Any features that jump out at you that they didn’t talk up?
Two things: 1) They have a table showing the probability of graduating with a particular major broken down by initial prediction of their major, where unsurprisingly, they find that on the whole, the most likely eventual major is the one that students predicted initially. This is particularly strong for the humanities, though– students who enter saying that they plan to major in humanities have a 56% chance of doing just that, and a 34% chance of dropping out. The chance of ending up in any of the other categories is minimal. This is far and away the strongest of all the categories they measure.

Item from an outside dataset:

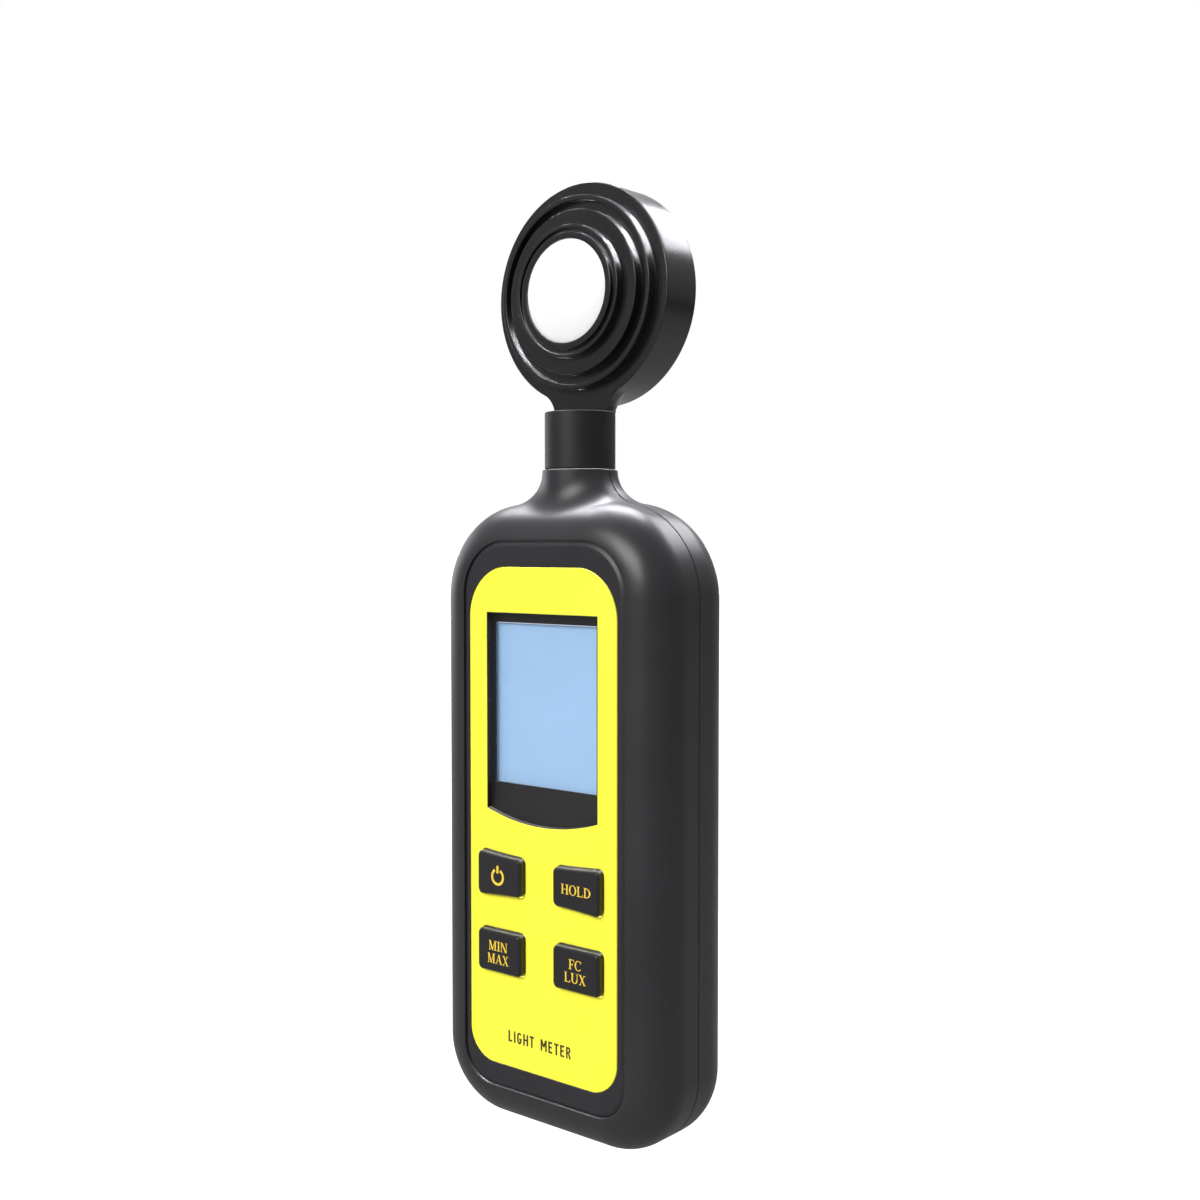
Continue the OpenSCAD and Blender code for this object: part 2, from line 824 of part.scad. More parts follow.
// ---------- Keys ----------

// A key: a cap through the panel, drawn as its first child, and a flange behind the shell that
// keeps it in, drawn as its second
module key_body() {
    slab(depth(-key_proud), depth(key_flange_front) + eps) children(0);
    slab(depth(key_flange_front), depth(key_back)) children(1);
}

module low_key(side) {
    key_body() {
        low_key_2d(side);
        low_key_2d(side, key_flange_w);
    }
}

module high_key(side) {
    key_body() {
        high_key_2d(side);
        high_key_2d(side, key_flange_w);
    }
}

module key_power() color([0.11, 0.11, 0.12]) high_key(-1);
module key_hold() color([0.11, 0.11, 0.12]) high_key(1);
module key_min_max() color([0.11, 0.11, 0.12]) low_key(-1);
module key_units() color([0.11, 0.11, 0.12]) low_key(1);

// ---------- Swivelling head ----------

// Neck with a hollow spigot that turns in the collar; a flange holds it down and a lug stops it
module swivel_stem() color([0.14, 0.14, 0.15]) {
    difference() {
        union() {
            translate([0, 0, neck_z0]) cylinder(r = neck_r, h = neck_z1 - neck_z0);
            translate([0, 0, flange_z1 - eps])
                cylinder(r = spigot_r, h = neck_z0 - flange_z1 + 2 * eps);
            translate([0, 0, flange_z0]) cylinder(r = flange_r, h = flange_z1 - flange_z0);
            ring_wedge(flange_r - over, lug_r, flange_z0, flange_z1, 90, lug_half_deg);
        }
        translate([0, 0, flange_z0 - over])
            cylinder(r = spigot_bore_r, h = neck_z0 - flange_z0 + 2 * over);
        translate([0, 0, cable_room_z]) cylinder(r = cable_room_r, h = cable_room_h);
        block([-tenon_half - tenon_gap, tenon_y - tenon_t / 2 - tenon_gap, tenon_z - tenon_gap - gap],
            [tenon_half + tenon_gap, tenon_y + tenon_t / 2 + tenon_gap, neck_z1 + over]);
        translate([0, 0, friction_z]) rotate_extrude() {
            translate([friction_r, 0]) circle(friction_groove_r);
            translate([friction_r, -friction_groove_r]) square([over, 2 * friction_groove_r]);
        }
    }
}

module friction_ring() color([0.08, 0.08, 0.08]) {
    translate([0, 0, friction_z]) rotate_extrude() translate([friction_r, 0]) circle(friction_wire_r);
}

// The head's disc, and the stem that widens from the round neck up into it
module head_body() {
    // The fillet's circle would only touch the disc; it is raised a little so that they cross
    fillet_x = stem_half + stem_fillet;
    fillet_z = head_z - sqrt(pow(head_r + stem_fillet, 2) - pow(fillet_x, 2)) + side_flare_drop;
    stem_h = (head_z - neck_z1) / 2;
    foot_r = neck_r + stem_fillet + gap;
    foot_z = neck_z1 - 0.4;
    rod_y(0, head_z, head_r, 0, head_d);
    intersection() {
        slab(0, head_d) difference() {
            translate([-stem_top_half, neck_z1]) square([2 * stem_top_half, stem_h]);
            for (s = [-1, 1]) translate([s * fillet_x, fillet_z]) circle(stem_fillet);
        }
        rotate_extrude() difference() {
            translate([0, neck_z1 - over]) square([foot_r + stem_fillet, stem_h]);
            translate([foot_r, foot_z]) circle(stem_fillet);
            translate([foot_r - gap, foot_z - stem_fillet])
                square([2 * stem_fillet, 2 * stem_fillet]);
        }
    }
}

// Revolves a (radius, forward height) shape about the head's axis
module turn_head() {
    translate([0, 0, head_z]) rotate([90, 0, 0]) rotate_extrude() children();
}

module ring_2d(r0, r1, h0, h1) {
    translate([r0, h0]) square([r1 - r0, h1 - h0]);
}

module at_head_screws() {
    for (a = [90, 210, 330])
        translate([head_screw_r * cos(a), 0, head_z + head_screw_r * sin(a)]) children();
}

module head_shell() color([0.1, 0.1, 0.11]) {
    difference() {
        union() {
            difference() {
                head_body();
                rod_y(0, head_z, head_inner_r, head_wall, head_d + over);
            }
            turn_head() {
                ring_2d(step_in_r, step_ring_r, step_root, step_ring_h);
                ring_2d(step_in_r, step_rim_r[0], step_root, step_floor_h);
                ring_2d(step_rim_r[1], step_rim_r[0], step_root, step_rim_h);
            }
            at_head_screws() rod_y(0, 0, head_boss_r, head_wall - eps, head_boss_y);
            block([-tenon_half, tenon_y - tenon_t / 2, tenon_z],
                [tenon_half, tenon_y + tenon_t / 2, neck_z1 + over]);
        }
        turn_head() {
            ring_2d(0, head_hole_r, -head_wall - over, step_ring_h + over);
            ring_2d(0, bezel_ring_r, bezel_seat_h - gap, step_ring_h + over);
        }
        at_head_screws() rod_y(0, 0, head_pilot_r, -head_tip_y, head_boss_y + over);
        translate([0, tenon_y, tenon_z - over])
            cylinder(r = cable_bore_r, h = head_z - head_inner_r - tenon_z + 2 * over);
    }
}

module head_back_cover() color([0.1, 0.1, 0.11]) {
    difference() {
        union() {
            rod_y(0, head_z, head_inner_r - 2 * gap, cover_y, head_d);
            at_head_screws() rod_y(0, 0, head_boss_r, cover_boss_y, cover_y + eps);
        }
        at_head_screws() {
            rod_y(0, 0, head_bore_r, head_seat_y, head_d + over);
            rod_y(0, 0, head_clear_r, cover_boss_y - over, head_d);
        }
    }
}

// Screwed ring with a thin rim, a groove and an inner lip that holds the diffuser
module diffuser_ring() color([0.09, 0.09, 0.1]) {
    difference() {
        turn_head() {
            ring_2d(bezel_rim_r, bezel_ring_r - gap, bezel_seat_h, bezel_rim_h);
            ring_2d(ring_bore_r, bezel_ring_r - gap, bezel_seat_h, bezel_floor_h);
            ring_2d(dome_r + dome_gap, bezel_lip_r, bezel_seat_h, bezel_lip_h);
            ring_2d(ring_skirt_r[0], ring_skirt_r[1], ring_skirt_h, bezel_seat_h + eps);
        }
        turn_head() ring_2d(0, ring_bore_r, ring_skirt_h - over, dome_seat_h);
    }
}

module diffuser_dome() color([0.97, 0.96, 0.96]) {
    sphere_r = (dome_r * dome_r + dome_rise * dome_rise) / (2 * dome_rise);
    centre_h = dome_edge_h + dome_rise - sphere_r;
    difference() {
        union() {
            turn_head() ring_2d(0, dome_foot_r, dome_foot_h[0], dome_foot_h[1]);
            turn_head() ring_2d(0, dome_r, dome_foot_h[1] - gap, dome_edge_h + eps);
            intersection() {
                translate([0, -centre_h, head_z]) sphere(sphere_r);
                turn_head() ring_2d(0, dome_r, dome_edge_h, dome_edge_h + dome_rise + over);
            }
        }
        intersection() {
            translate([0, -centre_h, head_z]) sphere(sphere_r - dome_skin);
            turn_head() ring_2d(0, dome_r - dome_skin, dome_foot_h[0] - over, dome_edge_h + dome_rise + over);
        }
    }
}

module optical_filter() color([0.3, 0.6, 0.45, 0.6]) {
    turn_head() ring_2d(0, filter_r, filter_h[0], filter_h[1]);
}

module photodiode() color([0.25, 0.25, 0.28]) {
    turn_head() ring_2d(0, sensor_can_r, sensor_can_h[0], sensor_can_h[1]);
    turn_head() ring_2d(0, sensor_eye_r, sensor_can_h[1] - gap, sensor_eye_h);
}

module sensor_board() color([0.1, 0.38, 0.2]) {
    difference() {
        rod_y(0, head_z, sensor_board_r, sensor_board_y[0], sensor_board_y[1]);
        at_head_screws() rod_y(0, 0, head_clear_r, sensor_board_y[0] - over, sensor_board_y[1] + over);
        // Notch that lets the cable past the board's lower edge
        block([-board_notch_half, sensor_board_y[0] - over, head_z - sensor_board_r - over],
            [board_notch_half, sensor_board_y[1] + over, board_notch_top]);
    }
}

module head_screws() color([0.7, 0.7, 0.72]) {
    at_head_screws()
        screw(head_seat_y + gap, head_screw_head_r, small_head_h, small_shank_r, head_tip_y);
}

// One straight run of the cable between two points in the plane of the swivel axis
module cable_run(a, b) {
    d = b - a;
    len = norm(d);
    translate(a) rotate([-atan2(d[1], d[2]), 0, 0]) cylinder(r = cable_r, h = len);
    translate(b) sphere(cable_r);
}

module sensor_cable() color([0.15, 0.15, 0.16]) {
    top = head_z - head_inner_r + 1.4;
    corners = [[0, 0, cable_start_z], [0, 0, cable_bend_z[0]], [0, tenon_y, cable_bend_z[1]],
        [0, tenon_y, top], [0, cable_end_y, top + 1.8], [0, cable_end_y, top + 6]];
    for (i = [0:len(corners) - 2]) cable_run(corners[i], corners[i + 1]);
}

// ---------- Assembly ----------

front_shell();
rear_shell();
face_plate();
label_panel();
display_bezel();
display_window();
lcd_glass();
light_guide();
display_holder();
zebra_strip();
main_board();
board_components();
dome_switches();
keypad_membrane();
cable_header();
board_screws();
case_screws();
tripod_insert();
battery_springs();
battery_contacts();
battery_cells();
battery_door();
key_power();
key_hold();
key_min_max();
key_units();
swivel_stem();
friction_ring();
head_shell();
head_back_cover();
diffuser_ring();
diffuser_dome();
optical_filter();
photodiode();
sensor_board();
head_screws();
sensor_cable();
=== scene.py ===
"""Looks of a handheld light meter: smooth shells, plates, keys, lettering, sensor rings and finishes.

Everything is built in millimetres in the frame's own axes and turned into metres when a mesh is made.
"""

from math import acos, asin, atan2, cos, degrees, pi, radians, sin, sqrt, tan

import bmesh
import bpy
import numpy as np
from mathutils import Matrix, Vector
from mathutils.geometry import delaunay_2d_cdt


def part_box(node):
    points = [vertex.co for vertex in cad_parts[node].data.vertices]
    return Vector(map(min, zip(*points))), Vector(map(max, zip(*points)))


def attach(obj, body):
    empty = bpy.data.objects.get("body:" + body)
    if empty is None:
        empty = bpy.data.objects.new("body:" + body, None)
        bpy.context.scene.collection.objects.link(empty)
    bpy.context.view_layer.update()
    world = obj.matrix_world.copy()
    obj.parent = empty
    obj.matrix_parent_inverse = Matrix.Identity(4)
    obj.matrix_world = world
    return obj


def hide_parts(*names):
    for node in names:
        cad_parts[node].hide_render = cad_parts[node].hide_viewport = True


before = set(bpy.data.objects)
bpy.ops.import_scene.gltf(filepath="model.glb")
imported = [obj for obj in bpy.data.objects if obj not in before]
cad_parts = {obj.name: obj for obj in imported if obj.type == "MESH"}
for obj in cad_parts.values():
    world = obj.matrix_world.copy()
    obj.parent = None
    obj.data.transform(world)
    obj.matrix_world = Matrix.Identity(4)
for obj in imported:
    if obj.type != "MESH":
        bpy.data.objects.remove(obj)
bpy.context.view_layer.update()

MM = 0.001


def cad_box(node):
    """Lowest and highest corner of a CAD node, in millimetres."""
    low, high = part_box(node)
    return np.array(low) / MM, np.array(high) / MM


# ---------- Driving sizes, in millimetres ----------

SHELL_LOW, SHELL_HIGH = cad_box("rear_shell")
PLATE_LOW, PLATE_HIGH = cad_box("face_plate")
LABEL_LOW, LABEL_HIGH = cad_box("label_panel")
BEZEL_LOW, BEZEL_HIGH = cad_box("display_bezel")
COVER_LOW, COVER_HIGH = cad_box("head_back_cover")
STEM_LOW, _ = cad_box("swivel_stem")
DOME_LOW, _ = cad_box("diffuser_dome")
_, HEAD_HIGH = cad_box("head_shell")

HALF_W = SHELL_HIGH[0]
HALF_D = SHELL_HIGH[1]
SEAM = SHELL_LOW[1] if SHELL_LOW[1] > 0 else 0.05
COLLAR_TOP = SHELL_HIGH[2]
BODY_H = COLLAR_TOP - 5.7
EDGE_R = 6.9
TOP_R = 16.0
BOTTOM_R = 13.0
COLLAR_R = 6.4
FLARE_R = 6.4
FLARE_AXIS = COLLAR_R + FLARE_R
CORNER_R = 0.12
WALL = 1.8
BORE_R = 4.27
SEAM_BEVEL = 0.16

RECESS_HALF = PLATE_HIGH[0] + 0.25
RECESS_Z0 = PLATE_LOW[2] - 0.25
RECESS_Z1 = PLATE_HIGH[2] + 0.25
RECESS_TOP_R = 9.35
RECESS_BOTTOM_R = 6.4
RECESS_FLOOR = -HALF_D + 1.7
PLATE_FRONT = PLATE_LOW[1]
PLATE_BACK = PLATE_HIGH[1]
PLATE_CHAMFER = (0.42, 1.0)
LABEL_FRONT = LABEL_LOW[1]
LABEL_BACK = LABEL_HIGH[1]
LABEL_TOP_R = 8.5
LABEL_BOTTOM_R = 5.5

WINDOW_HALF = 12.24
WINDOW_TOP = BODY_H - 18.4
WINDOW_ARC_R = 38.5
WINDOW_BOTTOM = WINDOW_TOP - 35.5
VIEW_HALF = WINDOW_HALF - 0.42
VIEW_TOP = WINDOW_TOP - 1.7
VIEW_BOTTOM = WINDOW_TOP - 29.1

KEY_X = 8.53
KEY_HALF = 4.95
KEY_CORNER = 1.0
KEY_GAP = 0.15
LOW_KEY_Z = (26.6, 33.8)
HIGH_KEY_Z = (40.2, 46.6)
KEY_ARC_R = 141.0
KEY_TOP = cad_box("key_hold")[0][1]
KEY_FLANGE_W = 0.8
KEY_FLANGE_Y = (-HALF_D + 3.2, -HALF_D + 4.0)
KEY_BEVEL = 0.42

HEAD_Z = (COVER_LOW[2] + COVER_HIGH[2]) / 2
HEAD_R = HEAD_HIGH[0]
HEAD_D = HEAD_HIGH[1]
HEAD_INNER_R = HEAD_R - 1.8
HEAD_WALL = 1.6
NECK_R = 6.0
NECK_Z0 = COLLAR_TOP + 0.15
NECK_Z1 = NECK_Z0 + 9.55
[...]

2) Scientists get cocky. When they calculate the grade expectations for the three groups of students mentioned above, they calculate the expected grade for all of the major areas. Students who intend to major in science and graduate with science degrees decrease their expected GPA in science classes, but increase their expectation in everything else. Meanwhile, students who switch out of science decrease their expected GPA across the board, and students who never intended to major in science in the first place don’t show much of a pattern in the changes of their expectations.
I thought that was kind of interesting. I’m not sure it really supports the make-Steve-Hsu-happy conclusion that scientists are just smarter across the board than everybody else (which I’m sure it will be used to claim by somebody), but it was something I noticed.
So, bottom line: Do students drop out of science because it’s hard?
That’s maybe a little stronger than is really justified by the data they present. I think they have a decent case that students drop out of science majors because they find that they’re getting bad grades in science. I don’t think that you can really use this to make a solid claim that this reflects a lack of ability or preparation on the part of those students, though. Not without looking more closely at the individual students and why they switched, anyway. I suspect it’s the most likely explanation, but you can easily construct horror stories that would explain the motion between majors without invoking innate ability or prior preparation.